While we were sleeping, tides and costs kept rising

By Steve Bailey

At the current rate of spending, the city is on pace to complete its plans to control flooding in 240 years, give or take a generation.

This according to the city’s own numbers. In the 30 years from 1990 to 2020, about $251 million in city, state and federal funds have been allocated for drainage projects big and small. That works out to $8.3 million a year over three decades.

In September, the city estimated that the cost of protecting Charleston from the rising seas would require more than $2 billion, divided roughly between city and state projects. Do the math: $2 billion at $8.3 million a year comes out to 240 years — or the year 2260. Assuming, of course, that the tides don’t keep rising even more.

Can we agree we have a problem?

Three storms in two years have shaken us from our false sense of complacency. Hurricane Hugo in 1989 was the storm against which all South Carolina storms will forever be measured. But the truth is Charleston was built, or rebuilt, on Hugo money, a long-ago time when insurance companies wrote big checks, no questions asked. Those were the days.

Over the next quarter century, we griped about ‘’nuisance flooding,’’ but life was good and mostly dry. Joe Riley presided over a grand Charleston Renaissance, building the future on the past. He understood well that public spending would encourage private spending. He primed the pump with Charleston Place, and followed that with the aquarium, Waterfront Park, a baseball park, the Gaillard Center and more. The city boomed.

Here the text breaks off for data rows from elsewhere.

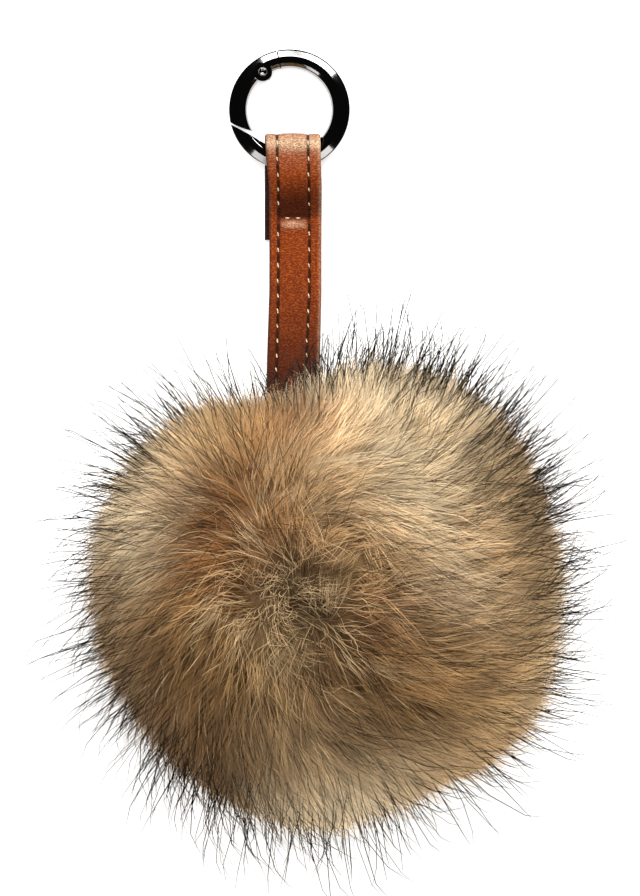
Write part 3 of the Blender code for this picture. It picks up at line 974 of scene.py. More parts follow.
# %% Layers
# rows: places along a hair from 0 to 1, start: share of the pile's depth where the
# visible hair begins, travel: how far it runs round the ball in radians, lie: how much
# further on top than at the side, clumping: its lean to the clump's middle, scatter,
# frizz and sway: how unruly it is, width: in mm, taper: power of its narrowing, shift:
# place along the hair where its tone is read, streak: how much clumps differ in
# brightness, whorl_shade: painted shade, how much darker it is in the mess of a whorl
LAYERS = {
    "rows": (
        (0.0, 0.5, 1.0),
        (0.0, 0.36, 0.7, 1.0),
        (0.0, 0.36, 0.66, 0.87, 1.0),
        (0.0, 0.18, 0.34, 0.5, 0.65, 0.79, 0.91, 1.0),
    ),
    "start": (0.35, 0.2, 0.1, 0.5),
    "travel": ((0.10, 0.26), (0.14, 0.40), (0.04, 0.26), (0.05, 0.26)),
    "lie": (0.2, 0.3, 1.4, 0.3),
    "clumping": (0.6, 0.65, 0.12, 0.5),
    "scatter": (0.16, 0.24, 0.46, 0.36),
    "frizz": (0.20 * MM, 0.34 * MM, 0.5 * MM, 0.55 * MM),
    "width": ((0.22, 0.35), (0.13, 0.21), (0.17, 0.30), (0.12, 0.18)),
    "taper": (1.8, 2.2, 3.2, 4.0),
    "shift": (0.7, 0.6, 0.5, 0.6),
    "streak": (0.16, 0.20, 0.2, 0.05),
    "sway": (0.24, 0.24, 0.22, 0.25),
    "whorl_shade": (0.62, 0.36, 0.0, 0.0),
}
DOWN, TOP, GUARD, WISP = (
    {name: values[k] for name, values in LAYERS.items()} for k in range(4)
)
PALE = 0.85 * TONES["ash"]  # of the wisps, and of stray clumps at the whorls
PALE_SHARE = 0.35


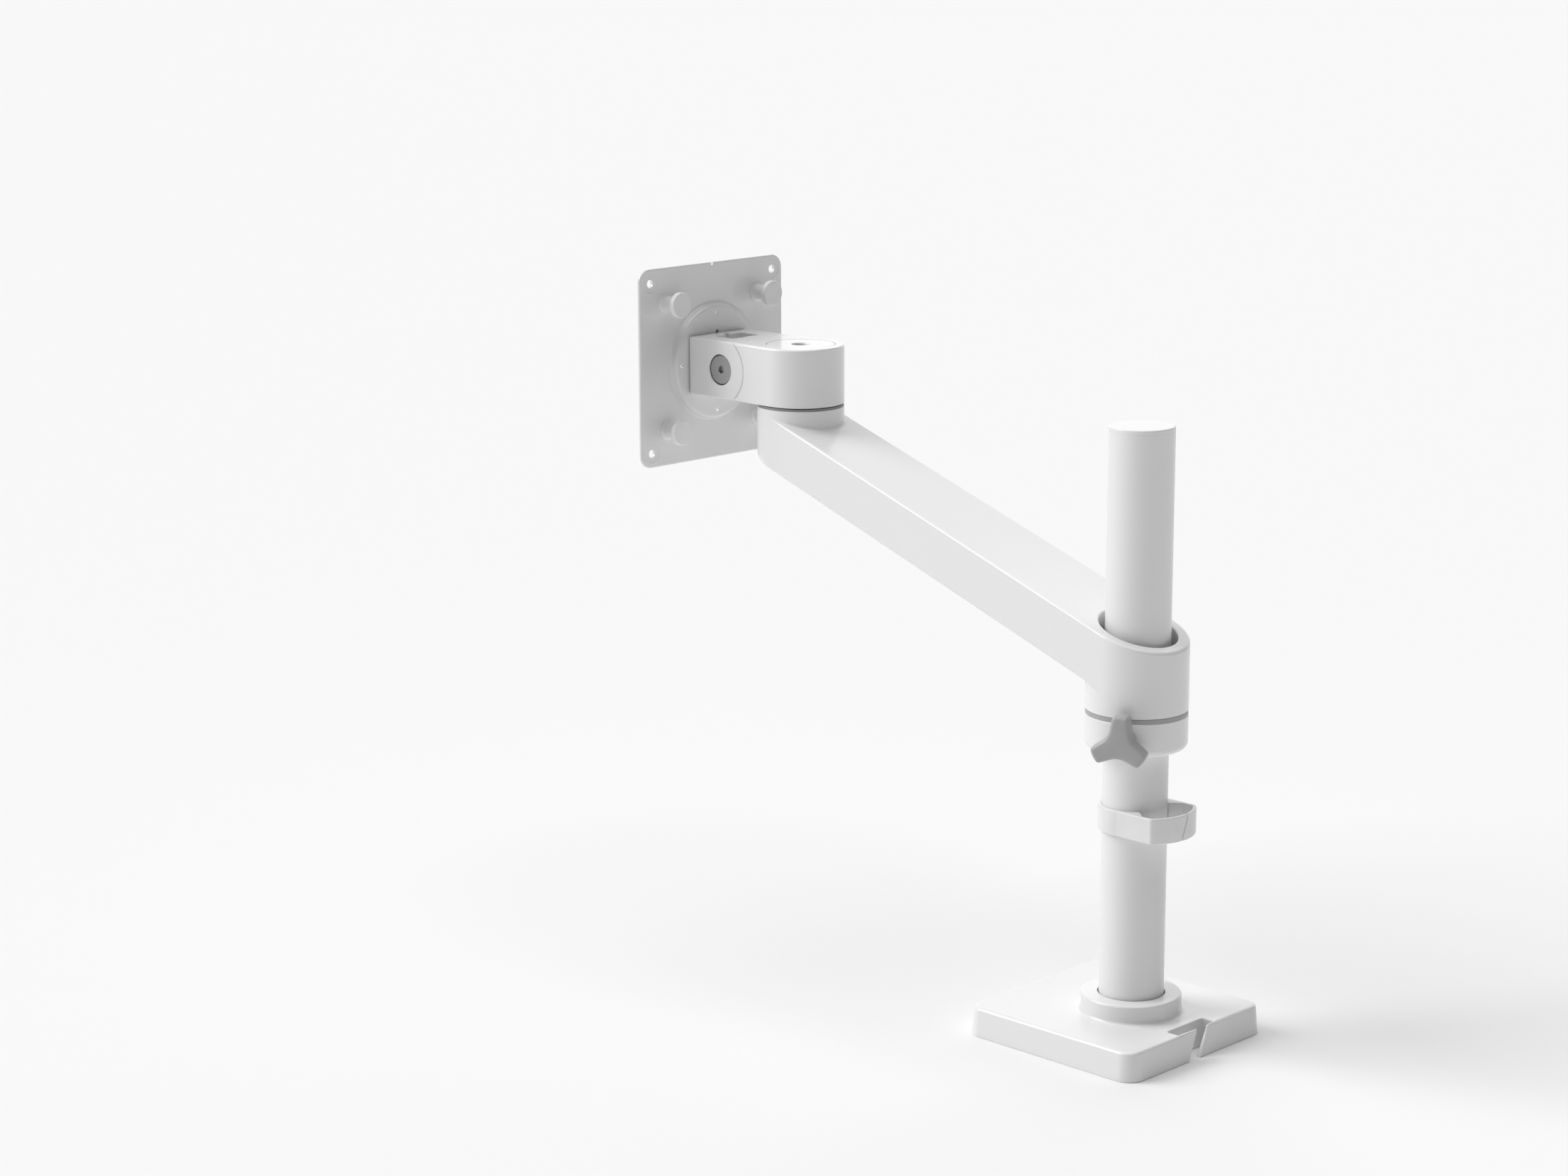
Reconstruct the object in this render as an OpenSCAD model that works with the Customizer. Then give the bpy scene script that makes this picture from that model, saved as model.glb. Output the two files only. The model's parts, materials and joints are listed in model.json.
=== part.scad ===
// Monitor arm for one screen. A square base carries a round pole, a collar clamped
// on the pole holds up a swivelling arm, and a head at the arm's end pans, tilts and
// turns the plate that the screen screws to.
// Millimetres. +Z is up and -Y is towards the person at the desk. The origin is on the
// pole's axis, at the desk surface.

/* [Base] */
// Width of the base, left to right
base_w = 115.5; // [100:0.5:150]
// Depth of the base, front to back
base_d = 115.5; // [100:0.5:150]
// Height of the base's top face above the desk
base_t = 16; // [15:0.5:22]
// Distance from the pole's axis to the base's back edge
base_back = 47; // [45:0.5:60]
// Radius of the base's upright corners at the desk
base_corner = 10; // [8:0.5:14]
// Thickness of the base's side walls
base_wall = 4; // [3:0.5:6]
// Thickness of the base's top wall
base_top_wall = 4.5; // [3.5:0.5:6]
// Outside diameter of the raised boss round the pole
boss_d = 54.3; // [50:0.1:64]
// Height of the boss above the base's top face
boss_h = 10.5; // [6:0.5:20]
// Thickness of the steel plate inside the base
plate_base_t = 5; // [4.6:0.1:6]
// Thickness of the pad under the base
pad_t = 2; // [1:0.5:3]
// Spacing of the four desk fixing holes
desk_pitch = 50; // [48:1:52]
// Length of the cable window, left to right
window_w = 30; // [20:1:40]
// Width of the cable window, front to back
window_d = 8; // [6:0.5:10]
// Width of the slanted cable slit
slit_w = 9; // [6:0.5:12]

/* [Pole] */
// Outside diameter of the pole
pole_d = 35; // [30:0.5:40]
// Wall of the pole's tube
pole_wall = 2; // [1.5:0.1:3]
// Height of the pole's top above the desk
pole_top = 334.5; // [300:0.5:450]

/* [Cable clip] */
// Height of the clip's underside above the desk
clip_z = 117.3; // [60:0.1:140]
// Height of the clip's band
clip_h = 14; // [8:0.5:20]
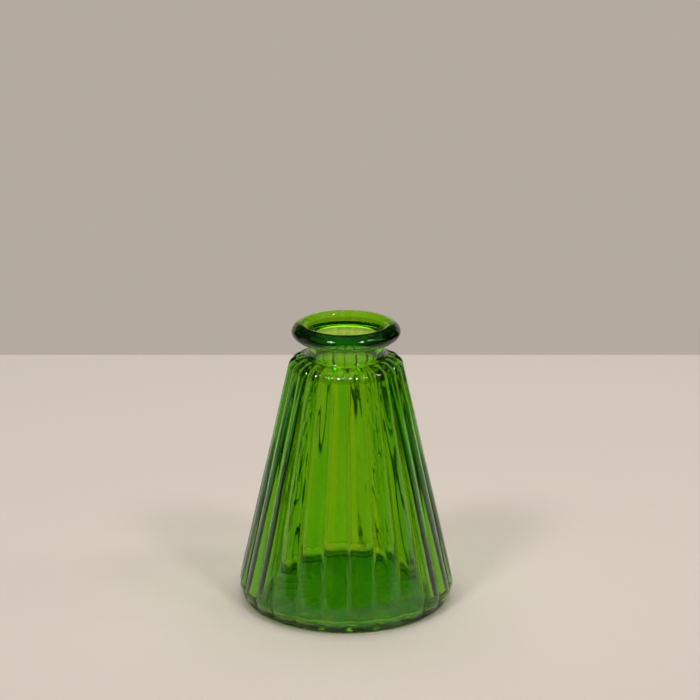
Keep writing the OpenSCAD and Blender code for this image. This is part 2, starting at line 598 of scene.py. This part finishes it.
SURFACE_NOISE_SCALE = 220
SURFACE_NOISE_DETAIL = 2
SURFACE_BUMP_STRENGTH = 0.12
SURFACE_BUMP_HEIGHT = 0.1 * MM


def shade_streaks(tree, place):
    """Streaks of painted shade, tinted greener, down one side of every rib, broken up a little."""
    axes = object_axes(tree, place)
    to_front = math_node(tree, "MULTIPLY", axes["Y"], -1.0)
    turn = math_node(tree, "ARCTAN2", axes["X"], to_front)
    ribs = math_node(tree, "MULTIPLY", turn, 1 / RIB_PITCH)
    where = tree.nodes.new("ShaderNodeCombineXYZ")
    tree.links.new(math_node(tree, "MULTIPLY", ribs, STREAK_NOISE_ROUND), where.inputs[0])
    tree.links.new(math_node(tree, "MULTIPLY", axes["Z"], STREAK_NOISE_UP), where.inputs[1])
    uneven = noise_node(tree, where.outputs[0], 1.0, STREAK_NOISE_DETAIL)
    wander = math_node(tree, "MULTIPLY", uneven, STREAK_WANDER)
    shifted = math_node(tree, "ADD", ribs, wander)
    share = math_node(tree, "FRACT", math_node(tree, "ADD", shifted, STREAK_SHIFT))
    rise = ramp_node(tree, share, *STREAK_RISE)
    fall = ramp_node(tree, share, *STREAK_FALL)
    return math_node(tree, "MULTIPLY", rise, fall)


def foot_grain(tree, place):
    """Roughness of polished glass everywhere but on the grained underside."""
    height = object_axes(tree, place)["Z"]
    below = ramp_node(tree, height, FOOT_GRAIN_TOP, FOOT_GRAIN_TOP - FOOT_GRAIN_FADE)
    grain = math_node(tree, "MULTIPLY", below, FOOT_ROUGHNESS)
    return math_node(tree, "ADD", grain, GLASS_ROUGHNESS)


def surface_bump(tree, place):
    """Slight waviness of a moulded surface."""
    bump = tree.nodes.new("ShaderNodeBump")
    bump.inputs["Strength"].default_value = SURFACE_BUMP_STRENGTH
    bump.inputs["Distance"].default_value = SURFACE_BUMP_HEIGHT
    noise = noise_node(tree, place.outputs["Object"], SURFACE_NOISE_SCALE, SURFACE_NOISE_DETAIL)
    tree.links.new(noise, bump.inputs["Height"])
    return bump.outputs["Normal"]


def green_glass():
    """Glass that takes its colour from the length of glass that light passes through, with streaks
    of painted shade in its tint.
    """
    material, tree, output = new_material("green_glass")
    place = tree.nodes.new("ShaderNodeTexCoord")
    shader = tree.nodes.new("ShaderNodeBsdfPrincipled")
    shader.inputs["Transmission Weight"].default_value = 1
    shader.inputs["IOR"].default_value = GLASS_IOR
    # Base colour: clear, with greener streaks of painted shade down one side of every rib.
    streak_shade_colour = colour_mix(tree, shade_streaks(tree, place), CLEAR_TINT, STREAK_SHADE_TINT)
    tree.links.new(streak_shade_colour, shader.inputs["Base Color"])
    tree.links.new(foot_grain(tree, place), shader.inputs["Roughness"])
    tree.links.new(surface_bump(tree, place), shader.inputs["Normal"])
    tree.links.new(shader.outputs["BSDF"], output.inputs["Surface"])
    absorb = tree.nodes.new("ShaderNodeVolumeAbsorption")
    absorb.inputs["Color"].default_value = (*ABSORB_COLOUR, 1)
    absorb.inputs["Density"].default_value = ABSORB_DENSITY
    tree.links.new(absorb.outputs["Volume"], output.inputs["Volume"])
    return material


# ---------------------------------------------------------------- table
TABLE_BACK = 280 * MM
TABLE_REACH = 1.5
TABLE_ROUGHNESS = 0.6
TABLE_COLOUR = (0.70, 0.635, 0.575)
# The dark colour far from the vase is painted shade.
TABLE_PAINTED_SHADE_COLOUR = (0.25, 0.227, 0.205)
# The centre of the painted pool of light, behind the vase, and the distances from there between
# which it fades to painted shade.
PAINTED_LIGHT_POOL_BEHIND = 0.15
PAINTED_LIGHT_POOL_FADE = (0.15, 0.95)


def table_paint_and_painted_light():
    """Pale paint with a painted pool of light round the vase, darkening to painted shade far from it
    so that the glass reflects little of it.
    """
    material, tree, output = new_material("table_paint_and_painted_light")
    place = tree.nodes.new("ShaderNodeTexCoord")
    centred = tree.nodes.new("ShaderNodeVectorMath")
    centred.operation = "SUBTRACT"
    centred.inputs[1].default_value = turned((0, PAINTED_LIGHT_POOL_BEHIND, 0))
    tree.links.new(place.outputs["Object"], centred.inputs[0])
    reach = tree.nodes.new("ShaderNodeVectorMath")
    reach.operation = "LENGTH"
    tree.links.new(centred.outputs["Vector"], reach.inputs[0])
    # far is the share of painted shade: 0 in the painted pool of light round the vase, 1 far from
    # it.
    far = ramp_node(tree, reach.outputs["Value"], *PAINTED_LIGHT_POOL_FADE)
    shader = tree.nodes.new("ShaderNodeBsdfPrincipled")
    shader.inputs["Roughness"].default_value = TABLE_ROUGHNESS
    colour = colour_mix(tree, far, TABLE_COLOUR, TABLE_PAINTED_SHADE_COLOUR)
    tree.links.new(colour, shader.inputs["Base Color"])
    tree.links.new(shader.outputs["BSDF"], output.inputs["Surface"])
    return material


def add_table():
    corners = [turned((x, y, 0)) for x, y in (
        (-TABLE_REACH, -TABLE_REACH), (TABLE_REACH, -TABLE_REACH),
        (TABLE_REACH, TABLE_BACK), (-TABLE_REACH, TABLE_BACK))]
    mesh = bpy.data.meshes.new("table")
    mesh.from_pydata(corners, [], [(0, 1, 2, 3)])
    mesh.materials.append(table_paint_and_painted_light())
    table = bpy.data.objects.new("table", mesh)
    bpy.context.scene.collection.objects.link(table)


# ---------------------------------------------------------------- light
LIGHT_COLOUR = (1, 0.97, 0.93)
# Name, azimuth and elevation in degrees, distance, size and watts. Azimuth 0 is behind the camera
# and grows to its right.
LIGHTS = (
    ("window_left", -40, 49, 1.4, (0.24, 0.30), 5.2),
    ("window_right", 42, 49, 1.4, (0.20, 0.28), 3.8),
    ("lamp_side", 72, 54, 1.4, (0.16, 0.16), 1.4),
    ("lamp_low", 86, 34, 1.4, (0.16, 0.16), 1.0),
)
SKYLIGHT = ("skylight", 180, 76, 1.5, (1.5, 1.2), 17)


def add_light(name, azimuth, elevation, distance, size, power):
    """A soft rectangular light aimed at the middle of the vase."""
    data = bpy.data.lights.new(name, "AREA")
    data.shape = "RECTANGLE"
    data.size, data.size_y = size
    data.energy = power
    data.color = LIGHT_COLOUR
    light = bpy.data.objects.new(name, data)
    bpy.context.scene.collection.objects.link(light)
    turn, lift = math.radians(azimuth), math.radians(elevation)
    aim = Vector((0, 0, HEIGHT / 2))
    flat = math.cos(lift) * distance
    light.location = aim + turned((math.sin(turn) * flat, -math.cos(turn) * flat,
                                   math.sin(lift) * distance))
    light.rotation_euler = (light.location - aim).to_track_quat("Z", "Y").to_euler()
    return light


def add_lights():
    """Windows and lamps that sparkle in the glass, and a skylight that shows in no reflection."""
    for light in LIGHTS:
        add_light(*light)
    skylight = add_light(*SKYLIGHT)
    skylight.visible_glossy = False


# ---------------------------------------------------------------- air
WALL_COLOUR = (0.456, 0.402, 0.352)
SIDE_COLOUR = (0.02, 0.018, 0.016)
DIM_COLOUR = (0.018, 0.017, 0.016)
CEILING_COLOUR = (0.06, 0.057, 0.053)

# Directions of the boards to the left of the vase, and of the pale corner behind it and below.
BESIDE = Vector((-1, 0, 0))
CORNER = Vector((-0.67, 0.67, -0.33))
# Fades, as cosines from a direction: the boards behind, beside and in the corner, and the sides.
BEHIND_FADE = (0.72, 0.84)
BESIDE_FADE = (0.955, 0.98)
CORNER_FADE = (0.94, 0.965)
SIDE_FADE = (-0.6, -0.25)
# Fades, as heights looked up at: the tops of the boards and of the sides, and the ceiling.
BOARD_TOP = (0.34, 0.16)
SIDE_TOP = (0.5, 0.25)
CEILING_FADE = (0.45, 0.75)


def facing(tree, place, direction, fade):
    """1 towards the direction and 0 away from it, fading between the two cosines."""
    node = tree.nodes.new("ShaderNodeVectorMath")
    node.operation = "DOT_PRODUCT"
    node.inputs[1].default_value = direction
    tree.links.new(place.outputs["Generated"], node.inputs[0])
    return ramp_node(tree, node.outputs["Value"], *fade)


def add_air():
    """Pale boards low down behind and to the left of the vase, in a dim room."""
    world = bpy.data.worlds.new("air")
    bpy.context.scene.world = world
    world.use_nodes = True
    tree = world.node_tree
    place = tree.nodes.new("ShaderNodeTexCoord")
    axes = tree.nodes.new("ShaderNodeSeparateXYZ")
    tree.links.new(place.outputs["Generated"], axes.inputs[0])
    height = axes.outputs["Z"]
    ahead = turned((0, 1, 0))
    low = ramp_node(tree, height, *BOARD_TOP)
    behind = math_node(tree, "MULTIPLY", facing(tree, place, ahead, BEHIND_FADE), low)
    beside = math_node(tree, "MULTIPLY", facing(tree, place, BESIDE, BESIDE_FADE), low)
    boards = math_node(tree, "MAXIMUM", behind, beside)
    corner = facing(tree, place, CORNER, CORNER_FADE)
    boards = math_node(tree, "MAXIMUM", boards, corner)
    low_side = math_node(tree, "MULTIPLY", facing(tree, place, ahead, SIDE_FADE),
                         ramp_node(tree, height, *SIDE_TOP))
    above = colour_mix(tree, ramp_node(tree, height, *CEILING_FADE), DIM_COLOUR, CEILING_COLOUR)
    sides = colour_mix(tree, low_side, above, SIDE_COLOUR)
    colour = colour_mix(tree, boards, sides, WALL_COLOUR)
    tree.links.new(colour, tree.nodes["Background"].inputs["Color"])


# ---------------------------------------------------------------- what the glass needs to render
GLASS_BOUNCES = 32
OTHER_BOUNCES = 16


def set_render():
    """Standard colours, and enough bounces for light to cross the many layers of glass."""
    scene = bpy.context.scene
    scene.view_settings.view_transform = "Standard"
    scene.cycles.use_denoising = True
    scene.cycles.max_bounces = GLASS_BOUNCES
    scene.cycles.transmission_bounces = GLASS_BOUNCES
    scene.cycles.transparent_max_bounces = OTHER_BOUNCES
    scene.cycles.glossy_bounces = OTHER_BOUNCES
    scene.cycles.caustics_reflective = True
    scene.cycles.caustics_refractive = True
    scene.cycles.blur_glossy = 0


add_camera()
add_vase()
add_table()
add_lights()
add_air()
set_render()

And he isn’t done yet: In retirement, Riley is continuing to build monuments (and his legacy) with a $75 million International African American Museum on Gadsden Wharf.

We built them, and they came. No one, though, came to see the stormwater drains or the pump stations, and we built far too few of them. Thirty-three years after drawing up a drainage plan, only 37 percent of the improvements have been done or are underway — and the needs just keep growing. There is no Joseph P. Riley Jr. Seawall.

The Thousand Year Flood, Matthew and Irma have made the high cost of our long slumber all too obvious. Of the $251 million allocated for capital improvements for drainage projects, only half of that was city funds. The city has invested $126 million in drainage projects in 30 years; it spent $75 million in city funds to build the $145 million Gaillard Center in three years.

That $126 million works out to $4 million a year over 30 years. By way of comparison, the city invested $4.6 million in parking garages this year. Riley signed the city up for $12.5 million for the African American museum and wrung another $12.5 million from the county.

In an interview, Mayor Riley expressed satisfaction with how far the city has come in dealing with flooding. He remembers his aunt’s car floating in the flood waters at East Bay and Calhoun 60 years ago.

‘’Great progress has been made and is continuing to be made,’’ Riley said. He said he created a stormwater tax and raised property taxes in his last budget to fund flood relief. ‘’The city’s investment has not been insubstantial.’’

This is the kind of complacency that has put us on a pace to complete the work in the year 2260. Not acceptable.

So far, the city’s drainage money has come from bonds ($59 million), stormwater taxes ($50 million), tax-increment financing ($14.5 million) and $2.5 million from the general fund.

Don’t count on the federal government coming to the rescue: Washington has kicked in only 10 percent, or $25 million, over 30 years. The state has contributed $91 million.

Not a single dollar of tourism taxes has gone toward flood mitigation. Over the last 10 years, the various tourism taxes have raised about $195 million for the city, but the uses are restricted by state law to tourism-related activities. The money went to the visitors bureau, parks, City Hall art restoration.

Meanwhile, city taxpayers borrowed $27 million to pay for the Market Street drainage project. We don’t want our visitors to get their feet wet shopping at the City Market.

This can’t continue; the numbers don’t work. We simply aren’t going to be able to raise property taxes and stormwater fees high enough to save the city from the rising water. There aren’t enough of us. Our six million visitors are going to have to help out. We can afford no freeriders.

The hotels raise rates and still they come. Why can we not raise taxes on tourism to save the city? The answer is we can and we must.

Saving our city is about money, not engineering. We know how to do it, we just don’t have the money. While the city is showing commendable new urgency — how could it not after three floods in two years? — it is going to need new sources of money. It’s unacceptable to take 20 years to rebuild Low Battery as the city budget projects.

The city can’t do it alone. We are going to need all the help we can get, the county legislative delegation very much included.

The price of fixing the problem is going to be high. The price of not fixing it even higher.